* What is asked *
Copy only this: the line containing "back - LABEL_THICK", the line containing "bpy.data.objects.remove(obj)", and every line between them, exactly as written.

* Provided material *

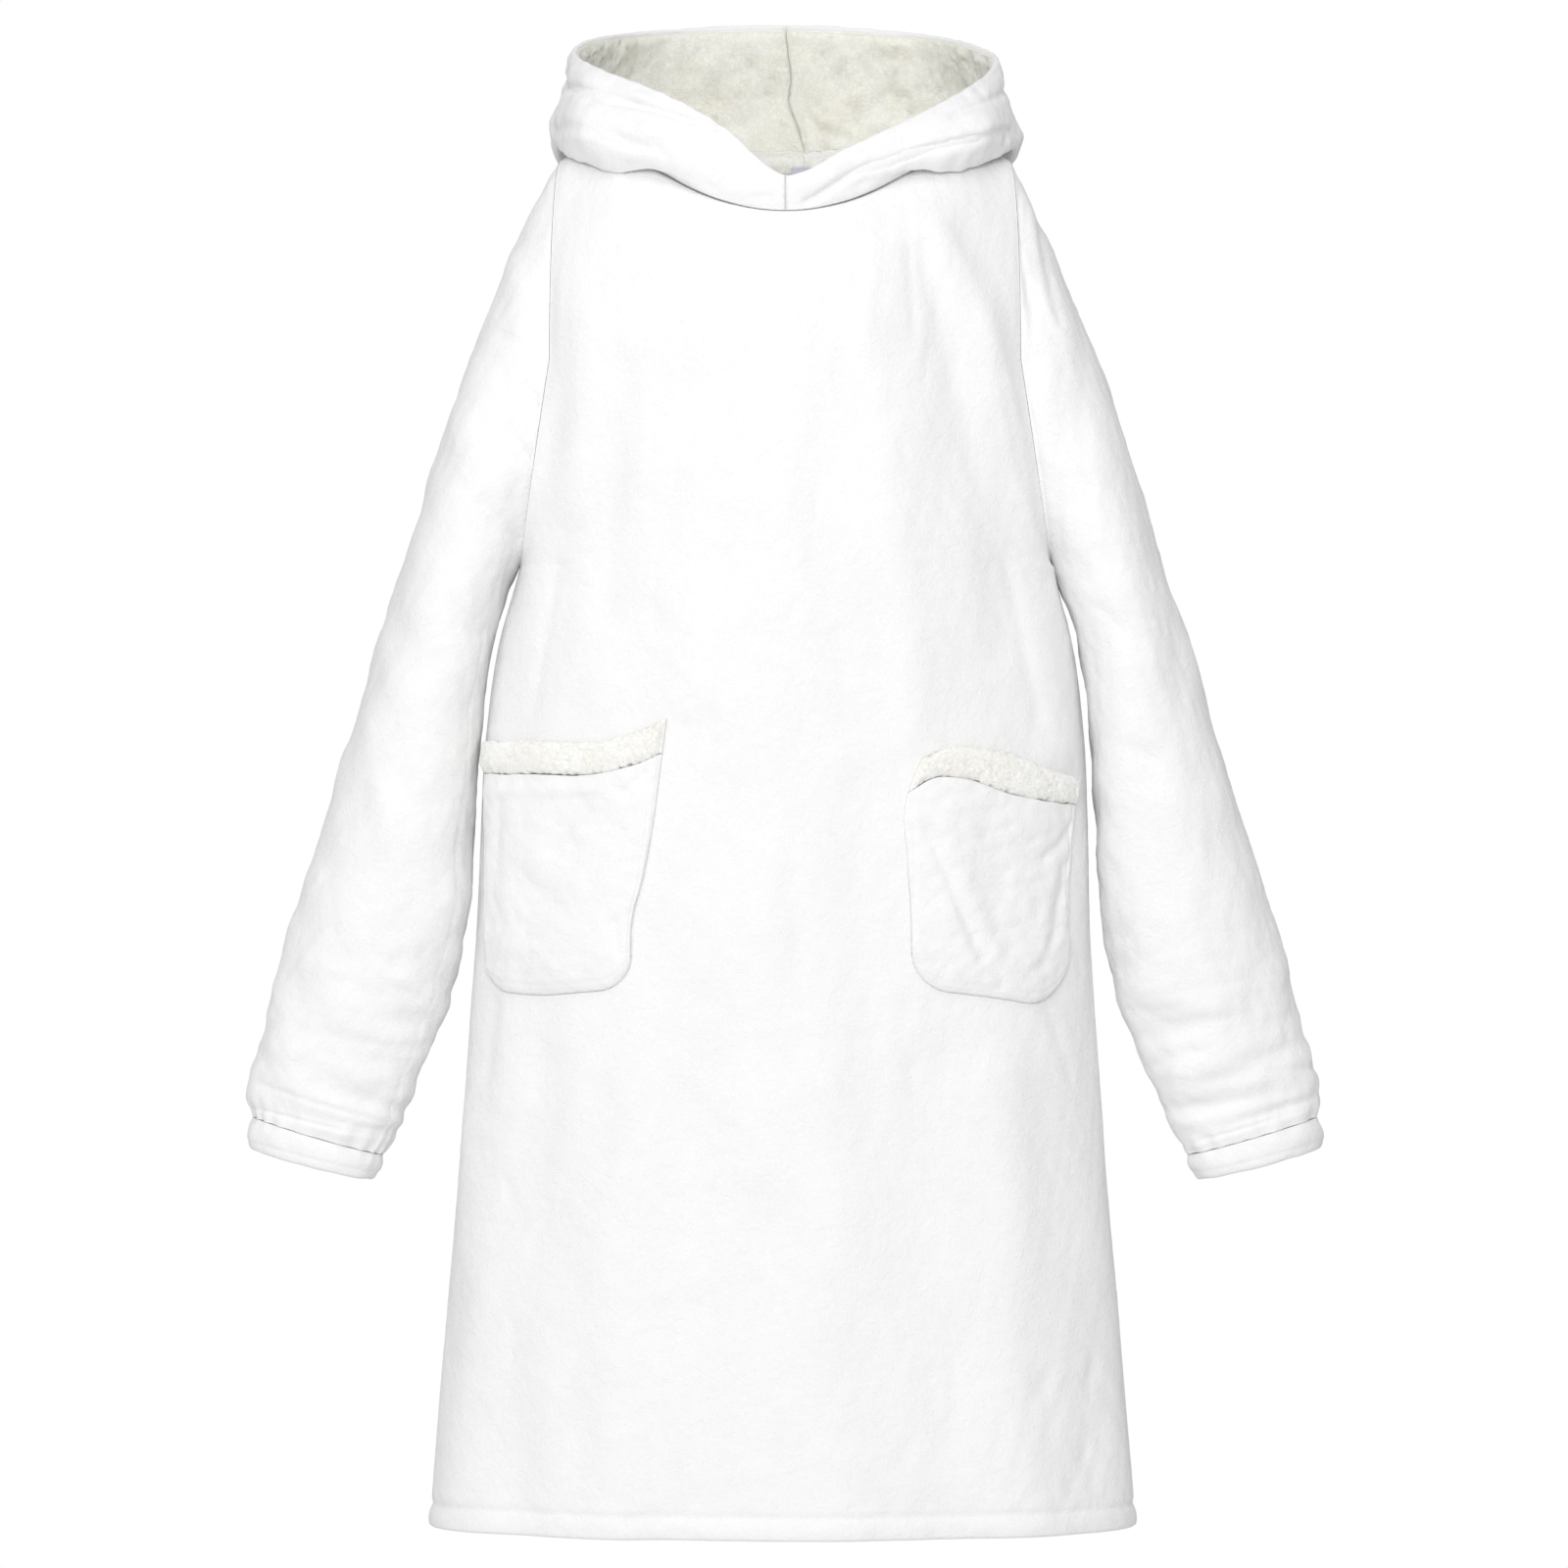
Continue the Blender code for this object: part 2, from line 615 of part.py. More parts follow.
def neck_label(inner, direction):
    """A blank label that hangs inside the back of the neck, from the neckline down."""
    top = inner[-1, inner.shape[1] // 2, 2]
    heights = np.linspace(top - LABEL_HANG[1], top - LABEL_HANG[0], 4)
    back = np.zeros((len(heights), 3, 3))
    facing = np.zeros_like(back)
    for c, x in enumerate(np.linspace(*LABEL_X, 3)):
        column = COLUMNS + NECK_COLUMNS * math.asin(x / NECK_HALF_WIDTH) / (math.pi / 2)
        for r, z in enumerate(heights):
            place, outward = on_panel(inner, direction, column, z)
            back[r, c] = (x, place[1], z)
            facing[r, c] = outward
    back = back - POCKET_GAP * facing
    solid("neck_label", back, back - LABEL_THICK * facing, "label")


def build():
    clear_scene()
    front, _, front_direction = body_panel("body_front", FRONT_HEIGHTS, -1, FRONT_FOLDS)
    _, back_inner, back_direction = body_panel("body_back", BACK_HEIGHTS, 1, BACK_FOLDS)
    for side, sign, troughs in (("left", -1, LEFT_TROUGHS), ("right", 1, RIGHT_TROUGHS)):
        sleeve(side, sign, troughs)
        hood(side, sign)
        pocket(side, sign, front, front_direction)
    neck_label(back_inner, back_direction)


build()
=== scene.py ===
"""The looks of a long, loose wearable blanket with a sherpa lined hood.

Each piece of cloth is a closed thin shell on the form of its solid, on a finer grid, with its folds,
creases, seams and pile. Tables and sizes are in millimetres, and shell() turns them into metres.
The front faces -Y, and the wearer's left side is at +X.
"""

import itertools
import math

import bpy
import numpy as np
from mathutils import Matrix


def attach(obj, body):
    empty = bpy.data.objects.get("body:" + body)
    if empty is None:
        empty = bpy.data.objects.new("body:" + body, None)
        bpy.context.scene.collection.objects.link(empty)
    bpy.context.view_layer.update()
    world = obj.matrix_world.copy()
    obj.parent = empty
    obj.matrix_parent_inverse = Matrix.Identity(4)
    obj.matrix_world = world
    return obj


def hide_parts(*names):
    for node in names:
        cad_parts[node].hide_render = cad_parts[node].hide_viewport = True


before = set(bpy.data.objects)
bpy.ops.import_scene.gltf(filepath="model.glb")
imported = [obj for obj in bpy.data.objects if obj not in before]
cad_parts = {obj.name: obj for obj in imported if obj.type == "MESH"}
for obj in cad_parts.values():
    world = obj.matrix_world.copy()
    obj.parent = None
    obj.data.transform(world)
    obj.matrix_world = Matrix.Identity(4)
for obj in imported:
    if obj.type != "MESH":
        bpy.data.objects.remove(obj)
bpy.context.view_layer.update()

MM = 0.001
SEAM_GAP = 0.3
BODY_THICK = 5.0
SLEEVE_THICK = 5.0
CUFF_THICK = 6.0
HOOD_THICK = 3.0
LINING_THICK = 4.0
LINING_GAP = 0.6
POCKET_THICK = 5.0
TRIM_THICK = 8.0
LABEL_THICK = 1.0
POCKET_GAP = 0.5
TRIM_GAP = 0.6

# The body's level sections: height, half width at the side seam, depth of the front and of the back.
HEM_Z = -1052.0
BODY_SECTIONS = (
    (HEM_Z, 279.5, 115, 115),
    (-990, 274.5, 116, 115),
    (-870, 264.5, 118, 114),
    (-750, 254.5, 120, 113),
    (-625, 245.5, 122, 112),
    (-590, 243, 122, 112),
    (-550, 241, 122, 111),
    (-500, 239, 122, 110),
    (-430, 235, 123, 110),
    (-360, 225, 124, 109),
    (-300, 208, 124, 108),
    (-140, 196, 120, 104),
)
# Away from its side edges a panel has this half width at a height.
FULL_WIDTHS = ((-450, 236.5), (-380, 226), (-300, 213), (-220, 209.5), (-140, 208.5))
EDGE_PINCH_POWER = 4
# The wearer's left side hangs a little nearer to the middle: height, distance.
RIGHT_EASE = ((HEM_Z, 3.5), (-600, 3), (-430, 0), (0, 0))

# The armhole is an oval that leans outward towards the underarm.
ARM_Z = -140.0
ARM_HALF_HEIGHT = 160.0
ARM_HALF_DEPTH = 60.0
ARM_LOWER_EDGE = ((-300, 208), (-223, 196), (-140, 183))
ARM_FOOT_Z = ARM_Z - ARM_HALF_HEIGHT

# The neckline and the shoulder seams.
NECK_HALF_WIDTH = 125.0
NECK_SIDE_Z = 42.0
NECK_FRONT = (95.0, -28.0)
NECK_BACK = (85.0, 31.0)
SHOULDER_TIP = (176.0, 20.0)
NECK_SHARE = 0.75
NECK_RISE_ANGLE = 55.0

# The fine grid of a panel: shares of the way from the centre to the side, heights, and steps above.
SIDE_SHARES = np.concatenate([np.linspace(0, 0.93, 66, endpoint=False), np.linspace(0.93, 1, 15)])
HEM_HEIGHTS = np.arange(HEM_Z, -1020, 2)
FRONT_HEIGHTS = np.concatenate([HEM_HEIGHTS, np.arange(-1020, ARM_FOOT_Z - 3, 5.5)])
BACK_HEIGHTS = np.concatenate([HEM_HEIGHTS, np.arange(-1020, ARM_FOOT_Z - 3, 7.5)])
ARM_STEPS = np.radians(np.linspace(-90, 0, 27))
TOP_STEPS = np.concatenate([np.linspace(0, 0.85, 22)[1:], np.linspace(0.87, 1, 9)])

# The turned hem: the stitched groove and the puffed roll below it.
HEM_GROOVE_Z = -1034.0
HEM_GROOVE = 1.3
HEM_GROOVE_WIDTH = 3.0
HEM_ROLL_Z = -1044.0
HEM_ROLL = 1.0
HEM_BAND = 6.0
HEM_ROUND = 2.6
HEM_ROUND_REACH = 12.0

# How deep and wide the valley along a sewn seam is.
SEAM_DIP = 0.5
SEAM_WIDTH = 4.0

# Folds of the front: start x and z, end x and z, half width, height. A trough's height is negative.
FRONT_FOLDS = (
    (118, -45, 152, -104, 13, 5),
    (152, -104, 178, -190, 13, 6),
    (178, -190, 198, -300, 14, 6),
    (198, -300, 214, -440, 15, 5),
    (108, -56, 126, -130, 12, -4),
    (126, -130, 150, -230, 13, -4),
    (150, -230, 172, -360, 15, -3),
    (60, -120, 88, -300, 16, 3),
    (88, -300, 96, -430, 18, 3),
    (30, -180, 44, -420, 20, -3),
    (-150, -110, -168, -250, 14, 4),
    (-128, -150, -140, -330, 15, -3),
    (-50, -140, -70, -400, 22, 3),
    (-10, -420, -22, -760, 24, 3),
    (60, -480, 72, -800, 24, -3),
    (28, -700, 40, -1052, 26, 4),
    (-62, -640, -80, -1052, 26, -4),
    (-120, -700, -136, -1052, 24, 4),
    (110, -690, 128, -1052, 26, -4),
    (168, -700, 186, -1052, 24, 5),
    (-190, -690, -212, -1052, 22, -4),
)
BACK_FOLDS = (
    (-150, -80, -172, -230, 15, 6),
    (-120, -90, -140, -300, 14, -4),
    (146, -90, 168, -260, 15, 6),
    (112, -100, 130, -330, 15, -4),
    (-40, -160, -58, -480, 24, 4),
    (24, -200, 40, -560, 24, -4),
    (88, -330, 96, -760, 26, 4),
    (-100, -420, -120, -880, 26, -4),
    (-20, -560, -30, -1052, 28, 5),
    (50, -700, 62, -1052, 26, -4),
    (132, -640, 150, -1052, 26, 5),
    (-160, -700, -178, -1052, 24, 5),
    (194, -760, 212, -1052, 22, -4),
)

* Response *
    solid("neck_label", back, back - LABEL_THICK * facing, "label")


def build():
    clear_scene()
    front, _, front_direction = body_panel("body_front", FRONT_HEIGHTS, -1, FRONT_FOLDS)
    _, back_inner, back_direction = body_panel("body_back", BACK_HEIGHTS, 1, BACK_FOLDS)
    for side, sign, troughs in (("left", -1, LEFT_TROUGHS), ("right", 1, RIGHT_TROUGHS)):
        sleeve(side, sign, troughs)
        hood(side, sign)
        pocket(side, sign, front, front_direction)
    neck_label(back_inner, back_direction)


build()
=== scene.py ===
"""The looks of a long, loose wearable blanket with a sherpa lined hood.

Each piece of cloth is a closed thin shell on the form of its solid, on a finer grid, with its folds,
creases, seams and pile. Tables and sizes are in millimetres, and shell() turns them into metres.
The front faces -Y, and the wearer's left side is at +X.
"""

import itertools
import math

import bpy
import numpy as np
from mathutils import Matrix


def attach(obj, body):
    empty = bpy.data.objects.get("body:" + body)
    if empty is None:
        empty = bpy.data.objects.new("body:" + body, None)
        bpy.context.scene.collection.objects.link(empty)
    bpy.context.view_layer.update()
    world = obj.matrix_world.copy()
    obj.parent = empty
    obj.matrix_parent_inverse = Matrix.Identity(4)
    obj.matrix_world = world
    return obj


def hide_parts(*names):
    for node in names:
        cad_parts[node].hide_render = cad_parts[node].hide_viewport = True


before = set(bpy.data.objects)
bpy.ops.import_scene.gltf(filepath="model.glb")
imported = [obj for obj in bpy.data.objects if obj not in before]
cad_parts = {obj.name: obj for obj in imported if obj.type == "MESH"}
for obj in cad_parts.values():
    world = obj.matrix_world.copy()
    obj.parent = None
    obj.data.transform(world)
    obj.matrix_world = Matrix.Identity(4)
for obj in imported:
    if obj.type != "MESH":
        bpy.data.objects.remove(obj)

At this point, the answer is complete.